You can write the provider boundary as two directions:

type ProviderRequest = {
  messages: Message[];
  tools: ToolDefinition[];
  systemPrompt: string;
  model: string;
};

type ProviderClient = {
  id: string;
  complete(request: ProviderRequest, signal: AbortSignal): Promise<AssistantMessage>;
  stream(request: ProviderRequest, signal: AbortSignal): AsyncIterable<ProviderEvent>;
};

complete serves non-streaming use and tests; stream serves the product experience. The final assistant messages they return must be equivalent. Otherwise you will run into "the non-streaming tests pass, but the streaming UI behaves differently."

The faux provider is a first-class citizen

Do not treat the faux provider as a throwaway mock. It should implement the same interface as a real provider and be able to return complete assistant messages, tool calls, usage, and stop reasons. A scripted provider can work like this:

type ScriptedStep = {
  expectLastRole?: Message["role"];
  response: AssistantMessage;
};

class ScriptedProvider implements ModelClient {
  private readonly steps: ScriptedStep[];
  private index = 0;

  constructor(steps: ScriptedStep[]) {
    this.steps = steps;
  }

  async complete(input: { messages: Message[] }): Promise<AssistantMessage> {
    const step = this.steps[this.index];
    if (!step) {
      throw new Error("No scripted response left");
    }
    this.index += 1;
    const last = input.messages.at(-1);
    if (step.expectLastRole && last?.role !== step.expectLastRole) {
      throw new Error(`Expected last role ${step.expectLastRole}, got ${last?.role ?? "none"}`);
    }
    return step.response;
  }
}

This provider can test whether the loop requests the model again after a tool result, and it can also test unknown tools, compaction, steering, and resumption. It comes much closer to real agent behavior than mocking fetch.

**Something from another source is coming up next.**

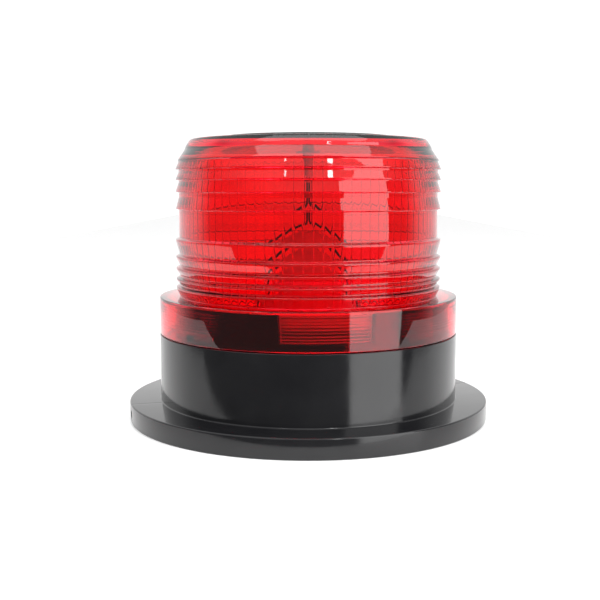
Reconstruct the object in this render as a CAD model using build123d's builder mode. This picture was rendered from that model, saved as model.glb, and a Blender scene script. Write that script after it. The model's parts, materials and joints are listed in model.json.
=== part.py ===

The model catalog and capabilities

The agent also needs a model catalog. The catalog is not dropdown data — it is the basis for runtime decisions. For each model, record at least:

Context window size.
Whether it supports tool calling.
Whether it supports streaming tool arguments.
Whether it supports images, reasoning budgets, and caching.
The default provider and authentication method.

Compaction thresholds, tool exposure, UI hints, and error messages all depend on these capabilities. Do not scatter "if the model name contains some string" checks throughout the code. Model capabilities should come from configuration and the catalog.

Production trade-offs

The provider adapter is the boundary where error handling is densest. You need to normalize vendor errors into categories the runtime can understand: authentication failure, rate limiting, retryable server errors, context overflow, content-safety refusal, and network interruption. Retryable errors go into a backoff policy; non-retryable errors go into the session log and are surfaced to the user.

In addition, the streaming adapter must produce a clear state when the stream breaks. Do not let the UI hang on "the model is responding." The assistant message after a stream interruption can be marked stopReason: "error" and keep the text fragments already received, making it easy for the user to decide whether to retry or continue.

Exercises

Implement two providers:

ScriptedProvider: returns fixed assistant messages from an array.
HttpProvider: only needs to support non-streaming calls to one real model.

Acceptance criteria:

The agent loop can switch providers without changing a single line of core code.
Both providers return the internal AssistantMessage.
Usage and stop reason are not lost.
When the real provider returns a context-overflow error, the error is recognized as requiring compaction rather than treated as an ordinary exception.